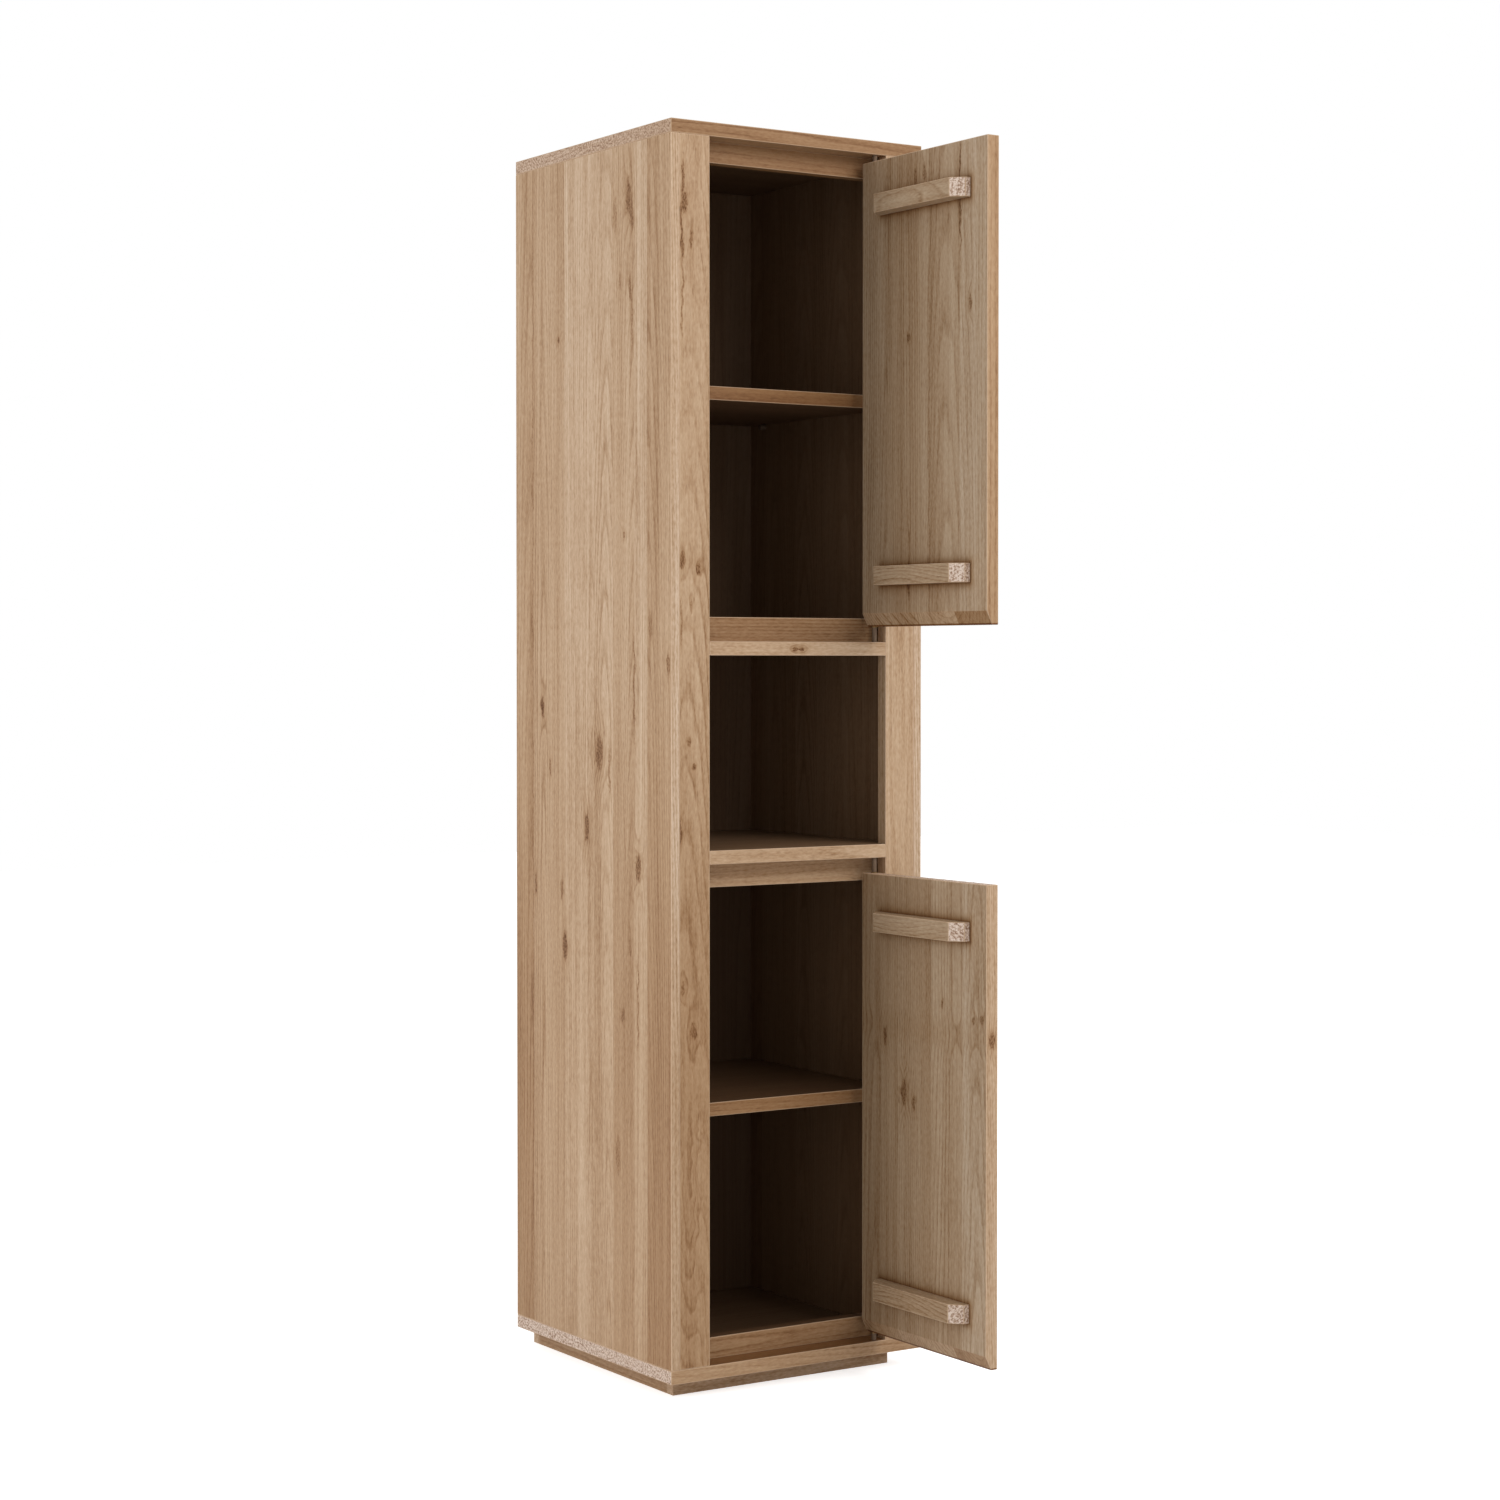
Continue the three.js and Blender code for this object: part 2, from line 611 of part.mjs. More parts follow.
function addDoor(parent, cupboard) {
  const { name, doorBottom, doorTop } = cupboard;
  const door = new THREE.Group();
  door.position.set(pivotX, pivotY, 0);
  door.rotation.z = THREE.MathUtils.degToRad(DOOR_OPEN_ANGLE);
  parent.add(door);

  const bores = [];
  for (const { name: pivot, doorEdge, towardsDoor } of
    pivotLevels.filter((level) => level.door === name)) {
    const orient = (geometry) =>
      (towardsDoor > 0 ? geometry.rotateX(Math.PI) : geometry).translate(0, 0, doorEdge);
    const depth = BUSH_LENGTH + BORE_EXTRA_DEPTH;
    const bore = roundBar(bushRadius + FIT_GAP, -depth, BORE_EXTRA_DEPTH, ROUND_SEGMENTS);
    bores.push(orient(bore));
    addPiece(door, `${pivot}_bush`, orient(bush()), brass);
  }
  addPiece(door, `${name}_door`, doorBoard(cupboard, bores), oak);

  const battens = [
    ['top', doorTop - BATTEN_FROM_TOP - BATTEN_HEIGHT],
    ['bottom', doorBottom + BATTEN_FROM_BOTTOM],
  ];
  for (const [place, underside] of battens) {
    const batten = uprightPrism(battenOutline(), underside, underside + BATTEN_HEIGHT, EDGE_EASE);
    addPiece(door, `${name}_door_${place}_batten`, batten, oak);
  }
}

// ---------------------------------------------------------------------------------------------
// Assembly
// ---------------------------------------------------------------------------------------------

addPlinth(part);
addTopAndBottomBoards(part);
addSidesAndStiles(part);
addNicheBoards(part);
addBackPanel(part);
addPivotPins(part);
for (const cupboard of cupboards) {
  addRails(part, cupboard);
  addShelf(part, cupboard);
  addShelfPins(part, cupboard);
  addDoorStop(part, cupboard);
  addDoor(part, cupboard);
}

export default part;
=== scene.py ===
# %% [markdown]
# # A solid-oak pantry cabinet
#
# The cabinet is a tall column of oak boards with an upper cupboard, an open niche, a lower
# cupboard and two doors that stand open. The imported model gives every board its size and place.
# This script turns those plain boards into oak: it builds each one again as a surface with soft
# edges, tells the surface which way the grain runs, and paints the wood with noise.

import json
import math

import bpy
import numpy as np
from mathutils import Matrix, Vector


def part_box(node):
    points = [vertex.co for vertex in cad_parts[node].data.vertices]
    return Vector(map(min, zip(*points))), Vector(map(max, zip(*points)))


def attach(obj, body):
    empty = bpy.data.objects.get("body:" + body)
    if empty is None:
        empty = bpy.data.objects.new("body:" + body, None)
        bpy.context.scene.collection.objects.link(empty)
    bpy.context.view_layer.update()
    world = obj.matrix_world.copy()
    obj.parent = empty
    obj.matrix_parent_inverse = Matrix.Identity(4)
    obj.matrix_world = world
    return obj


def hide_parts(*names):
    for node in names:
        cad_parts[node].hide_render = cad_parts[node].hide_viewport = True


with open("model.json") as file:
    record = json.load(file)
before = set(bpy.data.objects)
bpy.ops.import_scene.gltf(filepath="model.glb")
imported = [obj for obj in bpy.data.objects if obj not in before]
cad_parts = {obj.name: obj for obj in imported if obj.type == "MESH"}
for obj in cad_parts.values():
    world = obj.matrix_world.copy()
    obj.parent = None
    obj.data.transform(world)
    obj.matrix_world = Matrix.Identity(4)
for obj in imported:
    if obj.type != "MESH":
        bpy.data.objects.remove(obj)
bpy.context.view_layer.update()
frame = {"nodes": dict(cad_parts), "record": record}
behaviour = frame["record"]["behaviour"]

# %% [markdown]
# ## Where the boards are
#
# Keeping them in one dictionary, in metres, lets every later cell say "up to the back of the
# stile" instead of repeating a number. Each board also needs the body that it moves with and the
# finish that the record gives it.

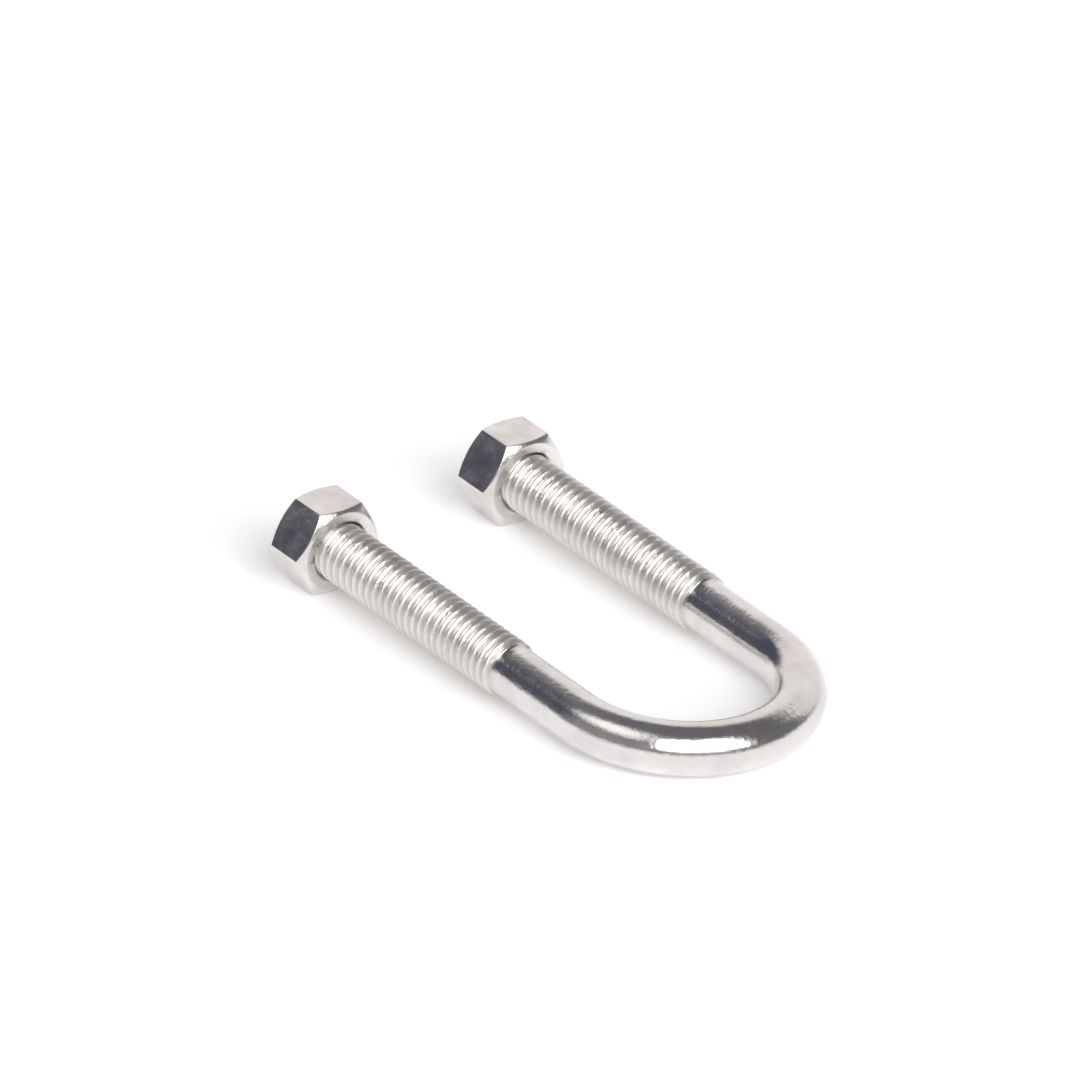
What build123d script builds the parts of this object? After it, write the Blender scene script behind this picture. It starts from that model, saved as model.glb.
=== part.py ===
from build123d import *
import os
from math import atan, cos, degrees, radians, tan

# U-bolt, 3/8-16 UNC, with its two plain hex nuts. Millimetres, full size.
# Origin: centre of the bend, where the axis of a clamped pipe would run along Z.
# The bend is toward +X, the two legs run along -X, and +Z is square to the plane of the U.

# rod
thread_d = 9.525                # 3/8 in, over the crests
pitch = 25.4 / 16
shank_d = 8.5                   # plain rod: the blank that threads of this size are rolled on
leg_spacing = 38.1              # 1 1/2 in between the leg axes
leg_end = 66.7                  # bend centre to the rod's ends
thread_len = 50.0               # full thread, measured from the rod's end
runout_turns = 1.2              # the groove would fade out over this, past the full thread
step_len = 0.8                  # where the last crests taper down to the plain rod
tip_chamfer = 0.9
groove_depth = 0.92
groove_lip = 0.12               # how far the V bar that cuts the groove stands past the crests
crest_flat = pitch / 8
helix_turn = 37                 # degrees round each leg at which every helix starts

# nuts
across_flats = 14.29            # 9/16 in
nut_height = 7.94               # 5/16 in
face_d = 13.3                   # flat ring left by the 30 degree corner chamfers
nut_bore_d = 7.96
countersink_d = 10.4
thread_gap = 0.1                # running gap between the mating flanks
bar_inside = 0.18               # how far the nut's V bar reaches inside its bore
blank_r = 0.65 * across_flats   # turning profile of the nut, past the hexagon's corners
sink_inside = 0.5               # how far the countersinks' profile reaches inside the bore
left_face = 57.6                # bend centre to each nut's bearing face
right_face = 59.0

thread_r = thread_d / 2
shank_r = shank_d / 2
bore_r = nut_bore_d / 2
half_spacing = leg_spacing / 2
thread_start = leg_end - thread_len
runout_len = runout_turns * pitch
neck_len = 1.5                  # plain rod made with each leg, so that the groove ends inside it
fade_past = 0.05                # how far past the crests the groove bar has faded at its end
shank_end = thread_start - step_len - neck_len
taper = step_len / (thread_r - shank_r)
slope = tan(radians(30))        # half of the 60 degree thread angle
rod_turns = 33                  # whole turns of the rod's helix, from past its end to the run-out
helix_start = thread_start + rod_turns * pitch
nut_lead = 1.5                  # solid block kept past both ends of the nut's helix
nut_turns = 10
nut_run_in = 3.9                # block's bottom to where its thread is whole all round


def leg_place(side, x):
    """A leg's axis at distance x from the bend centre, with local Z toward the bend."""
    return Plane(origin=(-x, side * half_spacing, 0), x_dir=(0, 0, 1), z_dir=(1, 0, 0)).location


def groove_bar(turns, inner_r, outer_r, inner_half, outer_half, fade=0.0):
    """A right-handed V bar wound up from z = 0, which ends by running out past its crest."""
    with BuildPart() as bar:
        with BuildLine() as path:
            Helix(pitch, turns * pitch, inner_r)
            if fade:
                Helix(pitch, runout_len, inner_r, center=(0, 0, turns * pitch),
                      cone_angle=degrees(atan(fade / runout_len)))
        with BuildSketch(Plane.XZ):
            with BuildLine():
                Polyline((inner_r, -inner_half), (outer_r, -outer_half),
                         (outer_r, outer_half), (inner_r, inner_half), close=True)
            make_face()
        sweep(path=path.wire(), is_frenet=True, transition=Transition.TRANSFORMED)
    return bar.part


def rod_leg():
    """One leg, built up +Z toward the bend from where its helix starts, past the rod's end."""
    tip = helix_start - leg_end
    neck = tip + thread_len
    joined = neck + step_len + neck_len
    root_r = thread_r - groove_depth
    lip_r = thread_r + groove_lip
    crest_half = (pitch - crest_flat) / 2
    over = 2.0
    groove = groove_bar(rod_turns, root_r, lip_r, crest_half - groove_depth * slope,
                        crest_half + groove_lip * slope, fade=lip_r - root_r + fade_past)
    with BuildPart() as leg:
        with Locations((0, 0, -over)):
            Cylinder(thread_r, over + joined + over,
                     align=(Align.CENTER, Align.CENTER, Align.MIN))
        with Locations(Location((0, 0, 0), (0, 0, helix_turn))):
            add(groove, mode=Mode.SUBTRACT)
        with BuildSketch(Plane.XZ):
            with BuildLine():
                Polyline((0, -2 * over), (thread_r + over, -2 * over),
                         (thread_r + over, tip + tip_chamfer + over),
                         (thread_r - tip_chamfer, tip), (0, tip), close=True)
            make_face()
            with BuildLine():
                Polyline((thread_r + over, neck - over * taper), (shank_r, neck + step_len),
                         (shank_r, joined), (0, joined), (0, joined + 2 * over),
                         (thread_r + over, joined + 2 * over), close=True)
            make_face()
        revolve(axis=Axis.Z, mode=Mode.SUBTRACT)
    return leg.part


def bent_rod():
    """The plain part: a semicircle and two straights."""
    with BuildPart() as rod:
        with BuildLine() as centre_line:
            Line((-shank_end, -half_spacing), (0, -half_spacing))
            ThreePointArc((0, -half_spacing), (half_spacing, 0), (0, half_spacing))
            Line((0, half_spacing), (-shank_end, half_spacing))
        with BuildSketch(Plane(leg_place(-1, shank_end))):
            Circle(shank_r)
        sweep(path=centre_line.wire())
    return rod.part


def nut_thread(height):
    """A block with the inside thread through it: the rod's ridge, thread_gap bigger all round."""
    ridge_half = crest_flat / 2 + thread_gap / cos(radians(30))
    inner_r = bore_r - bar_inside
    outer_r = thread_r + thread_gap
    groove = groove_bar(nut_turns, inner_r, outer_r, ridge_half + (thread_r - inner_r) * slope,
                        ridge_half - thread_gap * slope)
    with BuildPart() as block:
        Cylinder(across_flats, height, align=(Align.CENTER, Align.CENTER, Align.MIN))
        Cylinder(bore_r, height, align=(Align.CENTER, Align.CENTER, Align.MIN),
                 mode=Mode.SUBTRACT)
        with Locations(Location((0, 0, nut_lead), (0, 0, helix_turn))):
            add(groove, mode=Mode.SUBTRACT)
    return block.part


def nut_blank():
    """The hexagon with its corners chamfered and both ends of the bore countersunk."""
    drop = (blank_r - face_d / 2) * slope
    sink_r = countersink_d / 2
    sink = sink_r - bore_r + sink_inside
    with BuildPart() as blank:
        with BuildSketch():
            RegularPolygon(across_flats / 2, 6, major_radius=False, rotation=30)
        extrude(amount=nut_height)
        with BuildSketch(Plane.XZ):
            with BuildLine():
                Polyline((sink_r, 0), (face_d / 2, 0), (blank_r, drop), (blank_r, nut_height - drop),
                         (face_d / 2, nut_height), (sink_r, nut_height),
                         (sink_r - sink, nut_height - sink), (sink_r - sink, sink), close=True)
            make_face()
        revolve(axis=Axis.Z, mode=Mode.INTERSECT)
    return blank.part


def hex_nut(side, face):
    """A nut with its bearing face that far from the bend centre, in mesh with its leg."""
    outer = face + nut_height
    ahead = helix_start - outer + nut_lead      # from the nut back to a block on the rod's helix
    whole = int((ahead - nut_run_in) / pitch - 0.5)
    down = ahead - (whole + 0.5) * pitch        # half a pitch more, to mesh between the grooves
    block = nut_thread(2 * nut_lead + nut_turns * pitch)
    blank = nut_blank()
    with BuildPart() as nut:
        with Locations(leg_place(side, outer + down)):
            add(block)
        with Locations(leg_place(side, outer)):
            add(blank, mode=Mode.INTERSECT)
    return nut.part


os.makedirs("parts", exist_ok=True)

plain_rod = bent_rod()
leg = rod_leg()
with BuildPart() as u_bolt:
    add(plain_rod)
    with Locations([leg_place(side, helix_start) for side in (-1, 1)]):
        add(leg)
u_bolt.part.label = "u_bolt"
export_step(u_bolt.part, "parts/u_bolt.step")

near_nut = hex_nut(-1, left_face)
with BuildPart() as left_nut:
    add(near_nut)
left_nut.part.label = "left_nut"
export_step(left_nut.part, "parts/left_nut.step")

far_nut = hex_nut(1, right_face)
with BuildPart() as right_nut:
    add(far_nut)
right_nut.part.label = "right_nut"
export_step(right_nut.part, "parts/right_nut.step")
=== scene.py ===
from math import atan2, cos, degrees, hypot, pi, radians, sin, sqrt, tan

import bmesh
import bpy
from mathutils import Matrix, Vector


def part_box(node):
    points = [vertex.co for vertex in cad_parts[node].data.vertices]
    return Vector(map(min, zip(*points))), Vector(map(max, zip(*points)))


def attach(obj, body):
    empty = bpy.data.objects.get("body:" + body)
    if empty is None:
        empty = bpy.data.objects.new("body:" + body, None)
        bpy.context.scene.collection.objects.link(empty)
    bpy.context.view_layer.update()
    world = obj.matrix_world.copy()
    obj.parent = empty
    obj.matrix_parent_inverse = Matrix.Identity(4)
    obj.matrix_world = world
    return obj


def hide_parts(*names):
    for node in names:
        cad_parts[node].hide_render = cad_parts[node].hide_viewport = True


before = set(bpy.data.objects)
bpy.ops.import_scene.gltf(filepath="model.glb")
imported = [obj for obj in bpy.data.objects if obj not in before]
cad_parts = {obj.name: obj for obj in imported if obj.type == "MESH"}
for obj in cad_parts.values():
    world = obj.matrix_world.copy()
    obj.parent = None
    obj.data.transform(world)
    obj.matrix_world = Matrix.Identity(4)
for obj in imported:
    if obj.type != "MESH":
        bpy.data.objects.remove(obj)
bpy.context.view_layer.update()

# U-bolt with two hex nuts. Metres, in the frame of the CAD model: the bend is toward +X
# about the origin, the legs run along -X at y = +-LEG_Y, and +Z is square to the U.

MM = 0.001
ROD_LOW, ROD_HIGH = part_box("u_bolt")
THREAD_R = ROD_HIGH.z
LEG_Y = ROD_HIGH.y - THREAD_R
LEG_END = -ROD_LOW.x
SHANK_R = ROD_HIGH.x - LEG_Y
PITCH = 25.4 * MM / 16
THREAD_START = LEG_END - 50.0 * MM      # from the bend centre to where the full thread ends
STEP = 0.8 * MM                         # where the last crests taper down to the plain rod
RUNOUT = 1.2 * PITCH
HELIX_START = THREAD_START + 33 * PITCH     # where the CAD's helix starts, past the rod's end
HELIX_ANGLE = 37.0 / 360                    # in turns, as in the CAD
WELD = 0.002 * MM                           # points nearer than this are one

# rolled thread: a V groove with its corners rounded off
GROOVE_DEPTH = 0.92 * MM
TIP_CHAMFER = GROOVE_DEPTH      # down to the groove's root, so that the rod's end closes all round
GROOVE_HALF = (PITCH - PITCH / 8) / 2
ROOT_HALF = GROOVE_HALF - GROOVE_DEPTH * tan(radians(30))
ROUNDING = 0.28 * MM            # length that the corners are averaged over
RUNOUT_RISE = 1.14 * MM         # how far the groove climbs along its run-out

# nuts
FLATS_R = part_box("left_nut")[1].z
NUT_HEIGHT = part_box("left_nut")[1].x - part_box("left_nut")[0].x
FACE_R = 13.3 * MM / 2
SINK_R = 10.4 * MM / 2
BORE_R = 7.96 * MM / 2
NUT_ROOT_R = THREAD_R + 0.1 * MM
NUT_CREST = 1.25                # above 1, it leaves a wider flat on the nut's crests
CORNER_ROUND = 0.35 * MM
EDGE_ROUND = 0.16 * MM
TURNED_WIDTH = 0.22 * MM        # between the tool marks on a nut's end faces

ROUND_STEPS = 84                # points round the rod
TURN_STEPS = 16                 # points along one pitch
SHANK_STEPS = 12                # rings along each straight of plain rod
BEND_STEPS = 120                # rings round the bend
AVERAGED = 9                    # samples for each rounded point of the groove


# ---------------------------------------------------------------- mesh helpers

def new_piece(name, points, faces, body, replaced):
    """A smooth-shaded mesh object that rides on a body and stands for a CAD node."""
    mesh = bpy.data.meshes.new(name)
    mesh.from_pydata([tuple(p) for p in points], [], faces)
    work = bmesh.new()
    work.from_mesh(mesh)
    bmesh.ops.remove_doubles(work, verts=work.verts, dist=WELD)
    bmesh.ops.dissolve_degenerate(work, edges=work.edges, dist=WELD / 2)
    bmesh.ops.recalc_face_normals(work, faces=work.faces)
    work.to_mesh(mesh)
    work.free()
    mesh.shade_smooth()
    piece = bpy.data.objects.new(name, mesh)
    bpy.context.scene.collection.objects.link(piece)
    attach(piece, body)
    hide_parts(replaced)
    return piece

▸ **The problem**
From the records above, quote only the lines running from the line with "What build123d script" to the line with "from math import atan, cos, degrees, radians, tan", both lines included.

▸ **Solution to this problem**
What build123d script builds the parts of this object? After it, write the Blender scene script behind this picture. It starts from that model, saved as model.glb.
=== part.py ===
from build123d import *
import os
from math import atan, cos, degrees, radians, tan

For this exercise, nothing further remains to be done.